Hannah uses her NDIS funding to change her life
'All I wanted was a good life – a life everyone else I saw had.'
Three years ago, 28-year-old Hannah Potapczyk never wanted to leave her house.
She hid behind doors when people arrived, scared to talk but with the help of her persistent mum, Marianne, and support from the National Disability Insurance Scheme (NDIS) and provider, House With No Steps, she’s now enjoying a whole new life.
At age seven, Hannah was diagnosed with ADHD, and at age 12 she was diagnosed with high functioning autism. She said she felt frustrated with the world she was living in.
“It was like being Australian and the rest of the world was speaking Japanese… you communicate differently,” she said.
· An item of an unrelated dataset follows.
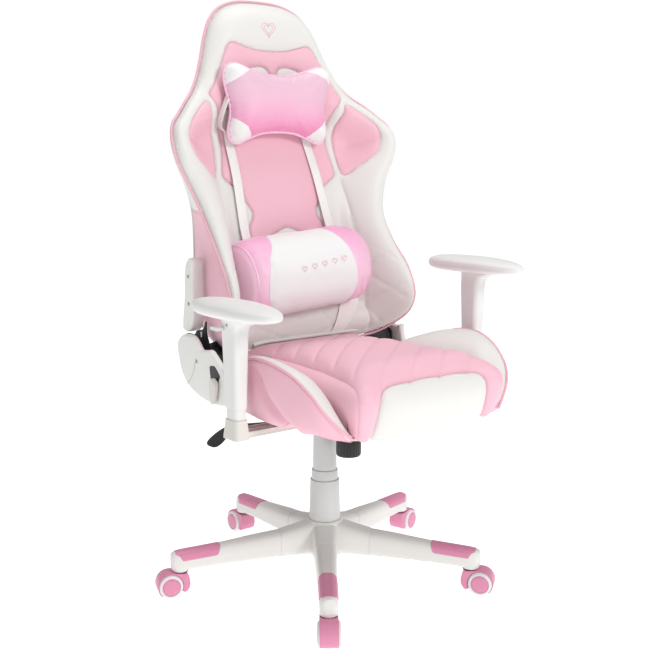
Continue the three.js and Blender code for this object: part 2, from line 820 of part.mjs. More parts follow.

“I wanted to be an adult but I had no idea how to, and I was frustrated to the point I really got depressed because I thought why bother having dreams if I’m never going to see them come true.”
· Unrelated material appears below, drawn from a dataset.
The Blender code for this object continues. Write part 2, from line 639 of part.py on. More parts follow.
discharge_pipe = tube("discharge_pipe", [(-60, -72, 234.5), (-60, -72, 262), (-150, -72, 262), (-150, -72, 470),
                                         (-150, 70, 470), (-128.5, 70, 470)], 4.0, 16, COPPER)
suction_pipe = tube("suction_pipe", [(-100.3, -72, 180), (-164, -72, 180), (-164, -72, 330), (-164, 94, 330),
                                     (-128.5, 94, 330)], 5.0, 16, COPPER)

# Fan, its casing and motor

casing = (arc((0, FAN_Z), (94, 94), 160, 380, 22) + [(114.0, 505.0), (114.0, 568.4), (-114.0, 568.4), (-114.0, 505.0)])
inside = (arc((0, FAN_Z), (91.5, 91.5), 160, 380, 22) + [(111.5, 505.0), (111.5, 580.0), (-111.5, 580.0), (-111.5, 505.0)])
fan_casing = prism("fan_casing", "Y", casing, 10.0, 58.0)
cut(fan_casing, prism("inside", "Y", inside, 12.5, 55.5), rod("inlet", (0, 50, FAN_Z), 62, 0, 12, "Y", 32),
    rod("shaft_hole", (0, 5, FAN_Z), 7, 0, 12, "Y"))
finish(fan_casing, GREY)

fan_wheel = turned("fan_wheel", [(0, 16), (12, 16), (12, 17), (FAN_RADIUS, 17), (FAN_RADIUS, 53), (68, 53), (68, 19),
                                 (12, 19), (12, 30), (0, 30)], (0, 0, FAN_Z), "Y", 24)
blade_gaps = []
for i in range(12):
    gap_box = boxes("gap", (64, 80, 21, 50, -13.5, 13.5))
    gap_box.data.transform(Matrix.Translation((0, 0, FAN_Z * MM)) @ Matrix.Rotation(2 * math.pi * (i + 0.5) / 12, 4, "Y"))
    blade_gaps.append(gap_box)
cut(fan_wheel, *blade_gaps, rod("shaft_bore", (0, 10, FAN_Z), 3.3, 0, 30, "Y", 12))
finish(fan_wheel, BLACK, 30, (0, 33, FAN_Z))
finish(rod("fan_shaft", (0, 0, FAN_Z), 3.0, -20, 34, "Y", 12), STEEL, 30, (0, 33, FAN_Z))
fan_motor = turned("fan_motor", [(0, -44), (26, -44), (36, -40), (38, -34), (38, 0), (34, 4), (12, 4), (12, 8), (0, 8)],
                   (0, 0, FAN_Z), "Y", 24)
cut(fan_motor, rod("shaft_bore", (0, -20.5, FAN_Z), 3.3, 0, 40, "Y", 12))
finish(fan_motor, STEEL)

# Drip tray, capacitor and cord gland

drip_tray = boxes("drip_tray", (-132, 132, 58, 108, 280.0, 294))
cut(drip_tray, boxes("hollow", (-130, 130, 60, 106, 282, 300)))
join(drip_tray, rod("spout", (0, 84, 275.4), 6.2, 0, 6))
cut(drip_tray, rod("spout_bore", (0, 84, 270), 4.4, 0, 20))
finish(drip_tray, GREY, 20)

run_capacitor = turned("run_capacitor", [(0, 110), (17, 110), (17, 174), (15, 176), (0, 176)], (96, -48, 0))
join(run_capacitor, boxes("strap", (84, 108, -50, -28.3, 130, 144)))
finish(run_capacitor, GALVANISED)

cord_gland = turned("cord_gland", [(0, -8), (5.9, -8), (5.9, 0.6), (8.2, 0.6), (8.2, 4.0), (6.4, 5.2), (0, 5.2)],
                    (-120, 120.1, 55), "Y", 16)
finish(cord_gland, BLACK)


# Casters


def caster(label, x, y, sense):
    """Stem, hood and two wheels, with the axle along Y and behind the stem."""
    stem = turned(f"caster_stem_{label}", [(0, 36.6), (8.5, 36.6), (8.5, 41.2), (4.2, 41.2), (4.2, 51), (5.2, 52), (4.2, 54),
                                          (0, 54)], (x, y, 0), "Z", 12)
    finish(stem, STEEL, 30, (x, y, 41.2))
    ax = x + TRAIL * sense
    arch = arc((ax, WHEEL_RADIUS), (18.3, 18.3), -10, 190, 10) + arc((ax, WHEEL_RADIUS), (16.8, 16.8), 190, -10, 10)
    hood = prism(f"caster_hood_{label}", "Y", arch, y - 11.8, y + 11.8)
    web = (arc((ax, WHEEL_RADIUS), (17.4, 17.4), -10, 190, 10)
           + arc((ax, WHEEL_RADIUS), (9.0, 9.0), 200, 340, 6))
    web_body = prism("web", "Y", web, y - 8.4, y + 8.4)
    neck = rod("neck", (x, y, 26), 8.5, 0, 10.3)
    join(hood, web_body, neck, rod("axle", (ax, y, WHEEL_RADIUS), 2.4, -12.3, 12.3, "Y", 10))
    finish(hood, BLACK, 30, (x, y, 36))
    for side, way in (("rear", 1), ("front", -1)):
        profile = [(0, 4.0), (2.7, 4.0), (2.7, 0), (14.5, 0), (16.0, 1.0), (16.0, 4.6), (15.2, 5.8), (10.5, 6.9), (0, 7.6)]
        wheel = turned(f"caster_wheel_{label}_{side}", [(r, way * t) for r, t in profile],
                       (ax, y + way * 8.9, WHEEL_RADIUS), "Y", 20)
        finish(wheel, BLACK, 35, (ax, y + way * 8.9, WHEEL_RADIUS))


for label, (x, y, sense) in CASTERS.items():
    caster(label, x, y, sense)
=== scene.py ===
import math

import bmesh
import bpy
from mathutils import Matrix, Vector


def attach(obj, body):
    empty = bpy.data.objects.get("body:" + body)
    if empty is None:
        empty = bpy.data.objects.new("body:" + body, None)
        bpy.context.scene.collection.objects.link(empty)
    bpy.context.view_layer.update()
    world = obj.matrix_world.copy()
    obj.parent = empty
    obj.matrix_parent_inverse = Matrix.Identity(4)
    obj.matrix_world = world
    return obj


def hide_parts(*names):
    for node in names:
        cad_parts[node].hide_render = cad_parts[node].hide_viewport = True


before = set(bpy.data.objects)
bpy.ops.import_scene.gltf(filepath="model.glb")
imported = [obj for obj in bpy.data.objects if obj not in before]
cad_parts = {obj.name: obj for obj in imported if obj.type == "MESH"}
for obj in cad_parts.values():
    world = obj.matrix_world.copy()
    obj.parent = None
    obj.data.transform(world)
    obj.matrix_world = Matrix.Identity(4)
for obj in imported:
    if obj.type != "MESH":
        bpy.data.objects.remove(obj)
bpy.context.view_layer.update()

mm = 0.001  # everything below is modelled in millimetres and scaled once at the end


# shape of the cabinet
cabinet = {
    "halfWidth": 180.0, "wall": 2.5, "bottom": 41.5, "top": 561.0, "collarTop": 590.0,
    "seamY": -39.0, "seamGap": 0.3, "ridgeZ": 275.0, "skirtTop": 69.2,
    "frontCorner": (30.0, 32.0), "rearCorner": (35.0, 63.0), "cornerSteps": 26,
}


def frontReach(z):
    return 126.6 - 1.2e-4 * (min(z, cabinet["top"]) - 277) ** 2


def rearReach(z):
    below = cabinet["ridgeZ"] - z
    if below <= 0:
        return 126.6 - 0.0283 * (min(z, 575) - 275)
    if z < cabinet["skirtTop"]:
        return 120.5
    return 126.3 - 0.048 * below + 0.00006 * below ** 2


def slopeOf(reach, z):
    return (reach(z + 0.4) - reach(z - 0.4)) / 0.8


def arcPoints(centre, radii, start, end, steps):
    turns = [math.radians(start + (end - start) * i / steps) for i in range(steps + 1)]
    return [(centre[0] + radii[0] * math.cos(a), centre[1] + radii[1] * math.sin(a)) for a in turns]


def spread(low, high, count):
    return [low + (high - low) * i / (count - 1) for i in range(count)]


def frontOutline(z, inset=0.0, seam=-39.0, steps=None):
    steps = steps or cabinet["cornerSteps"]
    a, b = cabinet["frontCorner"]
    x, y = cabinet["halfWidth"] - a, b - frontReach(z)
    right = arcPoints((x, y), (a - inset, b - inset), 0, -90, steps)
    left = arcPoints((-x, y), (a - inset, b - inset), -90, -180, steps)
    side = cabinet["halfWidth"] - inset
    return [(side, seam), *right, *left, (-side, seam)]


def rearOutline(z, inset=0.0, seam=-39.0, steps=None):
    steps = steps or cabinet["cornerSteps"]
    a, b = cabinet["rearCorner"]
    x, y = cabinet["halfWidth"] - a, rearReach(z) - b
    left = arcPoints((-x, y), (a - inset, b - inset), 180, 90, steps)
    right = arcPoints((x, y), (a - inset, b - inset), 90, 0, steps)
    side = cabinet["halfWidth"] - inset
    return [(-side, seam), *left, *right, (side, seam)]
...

Then in June 2014, Hannah transitioned to the NDIS, where she met with an NDIS planner to discuss her goals and what she hoped to achieve in the future.
Hannah and her planner talked about how she could become more independent, find work and eventually move out into her own home.
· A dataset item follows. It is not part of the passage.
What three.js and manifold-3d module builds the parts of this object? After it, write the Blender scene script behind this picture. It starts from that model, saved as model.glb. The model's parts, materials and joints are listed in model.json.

To enable Hannah to achieve her goals, supports were put into her plan. She received supports, which meant she could have driving lessons as well as guidance with finding activities to meet people of her own age. She also gained assistance with coordinating her volunteer work, ambassador work and public speaking engagements.
With all these necessary supports in place, Hannah was able to overcome her challenges, and it wasn’t long before her confidence grew as she enjoyed the opportunities for increased social activity.
“Now I’m on my way to getting my driver's licence, I volunteer for House With No Steps two days a week, I’m part of the Newcastle Self-Advocacy Group and I enjoy public speaking,” Hannah said proudly.
“I’m a lot more confident and now I can actually see my dreams coming true."